This past April McGuireWoods issued an alert on Bears Stearns losing insurance coverage when it settled a case without the insurers’ consent. Today’s alert provides an example going the other way.
Globalstar Telecommunications Ltd. declared bankruptcy in 2002, leaving a shareholder class action suit to proceed against its CEO, Bernard Schwartz. Schwartz was covered by $50 million in D&O insurance. During the two years preceding trial, the plaintiffs, Schwartz, and the primary and excess carriers participated in three mediations and other settlement negotiations. Plaintiffs offered to settle for $15 million, but warned the demand would increase to $20-$25 million once trial began. The primary insurer never offered more than $5 million, and the others refused to make up the difference.

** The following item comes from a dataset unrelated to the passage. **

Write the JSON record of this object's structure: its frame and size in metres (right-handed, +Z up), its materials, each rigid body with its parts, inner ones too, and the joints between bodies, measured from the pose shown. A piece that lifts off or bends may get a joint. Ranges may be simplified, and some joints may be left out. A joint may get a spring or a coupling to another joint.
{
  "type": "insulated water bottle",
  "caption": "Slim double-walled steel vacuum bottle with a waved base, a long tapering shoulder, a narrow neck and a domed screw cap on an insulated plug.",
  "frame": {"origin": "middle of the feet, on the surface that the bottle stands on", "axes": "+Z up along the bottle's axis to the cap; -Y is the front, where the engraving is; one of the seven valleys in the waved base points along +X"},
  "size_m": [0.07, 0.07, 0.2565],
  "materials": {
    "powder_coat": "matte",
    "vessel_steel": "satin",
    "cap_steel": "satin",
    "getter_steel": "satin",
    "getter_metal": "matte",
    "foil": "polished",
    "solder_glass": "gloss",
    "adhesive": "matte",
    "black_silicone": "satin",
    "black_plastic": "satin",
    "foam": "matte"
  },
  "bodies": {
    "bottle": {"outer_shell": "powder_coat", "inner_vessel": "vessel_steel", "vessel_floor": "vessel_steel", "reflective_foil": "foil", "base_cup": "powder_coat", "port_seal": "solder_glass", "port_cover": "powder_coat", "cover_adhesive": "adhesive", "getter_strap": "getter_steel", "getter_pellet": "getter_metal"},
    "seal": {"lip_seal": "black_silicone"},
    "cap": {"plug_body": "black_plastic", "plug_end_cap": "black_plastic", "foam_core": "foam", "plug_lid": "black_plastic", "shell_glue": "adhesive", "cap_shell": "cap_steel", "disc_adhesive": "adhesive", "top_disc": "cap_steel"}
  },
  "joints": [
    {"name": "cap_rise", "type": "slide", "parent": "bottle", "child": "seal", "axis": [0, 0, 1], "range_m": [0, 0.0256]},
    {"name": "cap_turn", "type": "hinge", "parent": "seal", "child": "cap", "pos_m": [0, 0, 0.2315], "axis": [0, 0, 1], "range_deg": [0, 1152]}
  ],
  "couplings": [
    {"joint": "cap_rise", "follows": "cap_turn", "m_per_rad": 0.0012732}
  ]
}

The jury trial against the CEO was monitored by counsel for the excess insurers. After two weeks of trial the only remaining defense witnesses were Schwartz and a damages expert. Schwartz faced the prospect of a jury verdict in the hundreds of millions. At 10:00 p.m. on a Sunday, the day before Schwartz was set to testify, he wrote to the insurers seeking consent to settle for $20 million. The insurers refused to consent and Schwartz settled the case prior to testifying. Schwartz shortly thereafter provided personal funds for the entire amount.

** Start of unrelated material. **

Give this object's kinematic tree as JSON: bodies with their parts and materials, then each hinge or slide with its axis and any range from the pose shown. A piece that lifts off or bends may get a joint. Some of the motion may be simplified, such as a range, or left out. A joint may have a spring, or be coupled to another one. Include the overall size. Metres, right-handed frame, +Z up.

Schwartz subsequently filed suit against the insurers for failing to settle the underlying action, including claims of bad faith. He won at trial against the insurers. On appeal the Second Circuit held the implied obligation of good faith and fair dealing requires an insurer to give the insured’s interests at least as much consideration as its own and requires the insurer to settle in an appropriate case even though the express terms of the policy do not impose such duty. The test applied to whether an insurer had given proper consideration was whether a prudent insurer without policy limits would have accepted the offer. The appellate court declined to disturb the jury verdict that found: 1) the excess insurers, Liberty and North American, had adequate opportunity to consider and evaluate the settlement opportunities; 2) $20 million settlement was reasonable; and, 3) Liberty and North American unreasonably withheld consent. The court also declined to find that Schwartz had breached the contract by failing to obtain consent prior to settling. Due to the insurers’ intimate involvement in the underlying trial, the court believed the insurers had sufficient notice and opportunity to evaluate the $20 million settlement request by Schwartz to avoid facing liability far exceeding that amount.
This case reminds us of the constant need to keep insurers informed of the status of litigation for which the policyholder believes there is coverage, and to closely follow conditions in the insurance policy.
Schwartz v. Liberty Mutual Insurance Co., Nos. 07-2794-cv, 07-2818-CV (2nd Cir. Aug. 19, 2008), 2008 BL 173327, 2008 U.S. App. Lexis 17680.